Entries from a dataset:
>>>
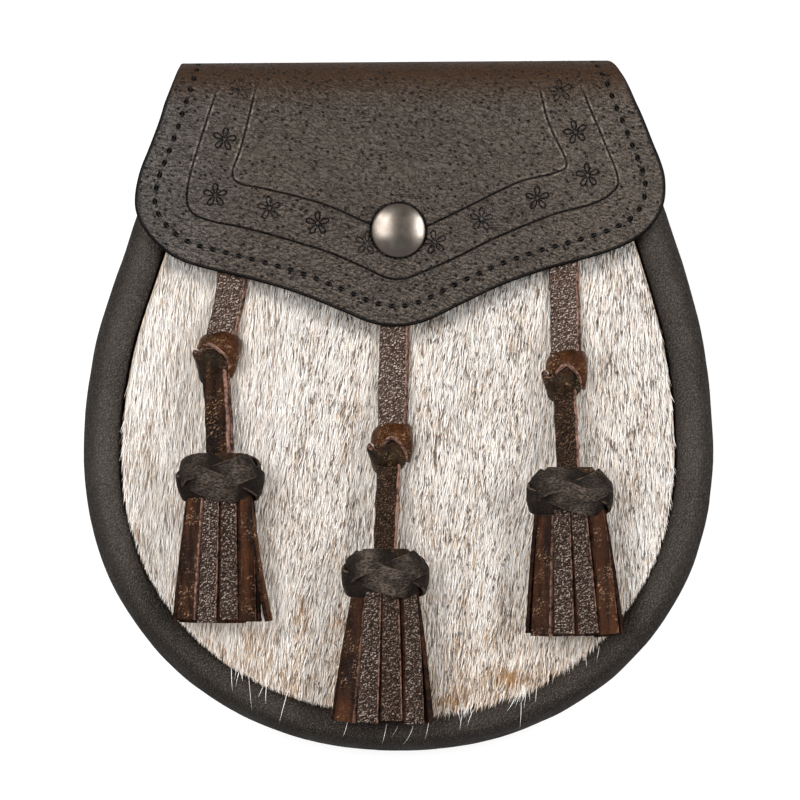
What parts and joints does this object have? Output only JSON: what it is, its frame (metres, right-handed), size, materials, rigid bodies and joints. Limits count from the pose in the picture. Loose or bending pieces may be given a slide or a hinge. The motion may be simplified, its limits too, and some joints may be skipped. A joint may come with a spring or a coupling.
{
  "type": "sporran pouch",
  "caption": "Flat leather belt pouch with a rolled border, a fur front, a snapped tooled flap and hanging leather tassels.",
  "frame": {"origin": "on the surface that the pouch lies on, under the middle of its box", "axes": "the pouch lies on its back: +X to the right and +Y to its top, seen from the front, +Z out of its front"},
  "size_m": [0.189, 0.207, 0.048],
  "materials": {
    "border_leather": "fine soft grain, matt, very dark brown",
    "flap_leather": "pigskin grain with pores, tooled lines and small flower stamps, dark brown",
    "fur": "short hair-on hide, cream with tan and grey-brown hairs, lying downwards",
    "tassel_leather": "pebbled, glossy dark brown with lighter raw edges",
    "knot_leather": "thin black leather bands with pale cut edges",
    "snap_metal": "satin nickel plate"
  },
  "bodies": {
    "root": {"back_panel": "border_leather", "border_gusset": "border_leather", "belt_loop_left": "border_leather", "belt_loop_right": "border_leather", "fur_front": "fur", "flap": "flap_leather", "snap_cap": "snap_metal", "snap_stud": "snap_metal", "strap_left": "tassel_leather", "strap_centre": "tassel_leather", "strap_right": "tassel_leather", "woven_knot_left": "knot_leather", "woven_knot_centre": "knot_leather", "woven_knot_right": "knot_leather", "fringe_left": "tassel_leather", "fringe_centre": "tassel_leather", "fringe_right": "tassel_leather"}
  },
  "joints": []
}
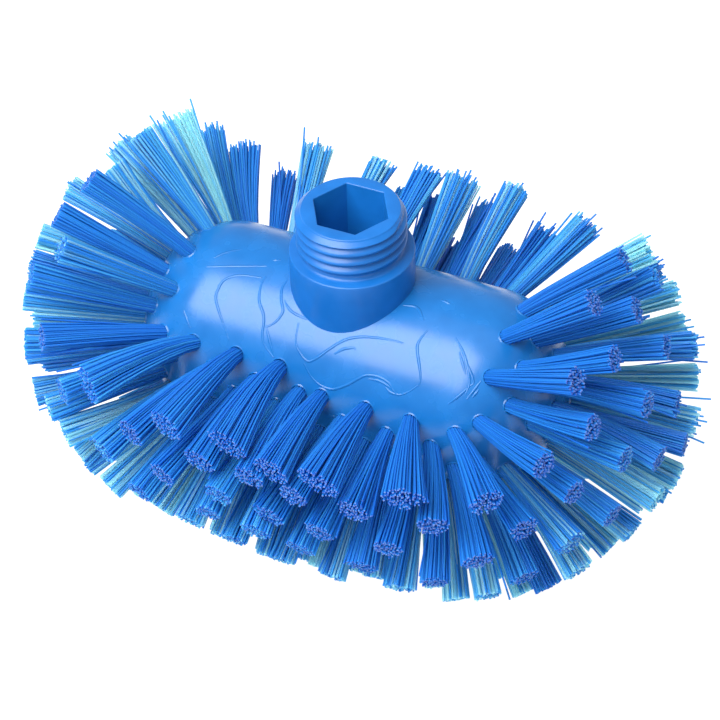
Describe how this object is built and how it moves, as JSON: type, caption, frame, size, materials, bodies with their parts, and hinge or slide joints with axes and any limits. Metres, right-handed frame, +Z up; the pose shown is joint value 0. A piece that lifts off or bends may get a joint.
<<<
# Written task:
Go through the material above line by line and copy it exactly.

# Answer:
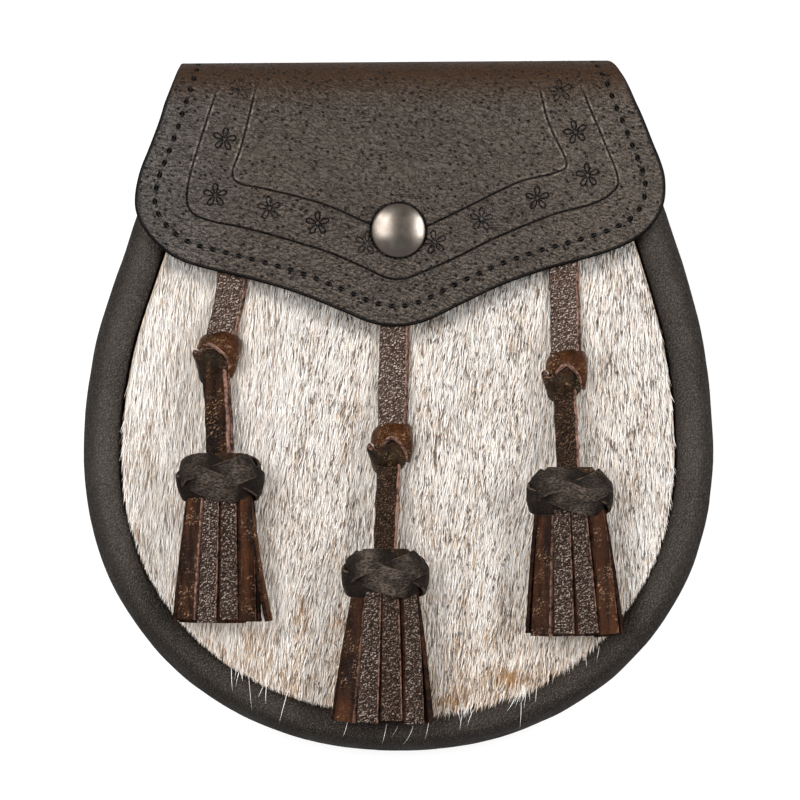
What parts and joints does this object have? Output only JSON: what it is, its frame (metres, right-handed), size, materials, rigid bodies and joints. Limits count from the pose in the picture. Loose or bending pieces may be given a slide or a hinge. The motion may be simplified, its limits too, and some joints may be skipped. A joint may come with a spring or a coupling.
{
  "type": "sporran pouch",
  "caption": "Flat leather belt pouch with a rolled border, a fur front, a snapped tooled flap and hanging leather tassels.",
  "frame": {"origin": "on the surface that the pouch lies on, under the middle of its box", "axes": "the pouch lies on its back: +X to the right and +Y to its top, seen from the front, +Z out of its front"},
  "size_m": [0.189, 0.207, 0.048],
  "materials": {
    "border_leather": "fine soft grain, matt, very dark brown",
    "flap_leather": "pigskin grain with pores, tooled lines and small flower stamps, dark brown",
    "fur": "short hair-on hide, cream with tan and grey-brown hairs, lying downwards",
    "tassel_leather": "pebbled, glossy dark brown with lighter raw edges",
    "knot_leather": "thin black leather bands with pale cut edges",
    "snap_metal": "satin nickel plate"
  },
  "bodies": {
    "root": {"back_panel": "border_leather", "border_gusset": "border_leather", "belt_loop_left": "border_leather", "belt_loop_right": "border_leather", "fur_front": "fur", "flap": "flap_leather", "snap_cap": "snap_metal", "snap_stud": "snap_metal", "strap_left": "tassel_leather", "strap_centre": "tassel_leather", "strap_right": "tassel_leather", "woven_knot_left": "knot_leather", "woven_knot_centre": "knot_leather", "woven_knot_right": "knot_leather", "fringe_left": "tassel_leather", "fringe_centre": "tassel_leather", "fringe_right": "tassel_leather"}
  },
  "joints": []
}
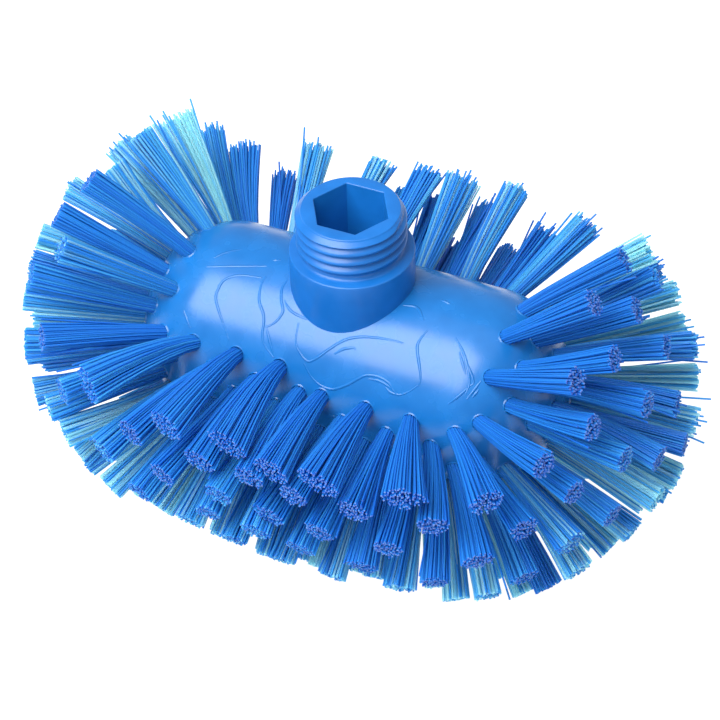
Describe how this object is built and how it moves, as JSON: type, caption, frame, size, materials, bodies with their parts, and hinge or slide joints with axes and any limits. Metres, right-handed frame, +Z up; the pose shown is joint value 0. A piece that lifts off or bends may get a joint.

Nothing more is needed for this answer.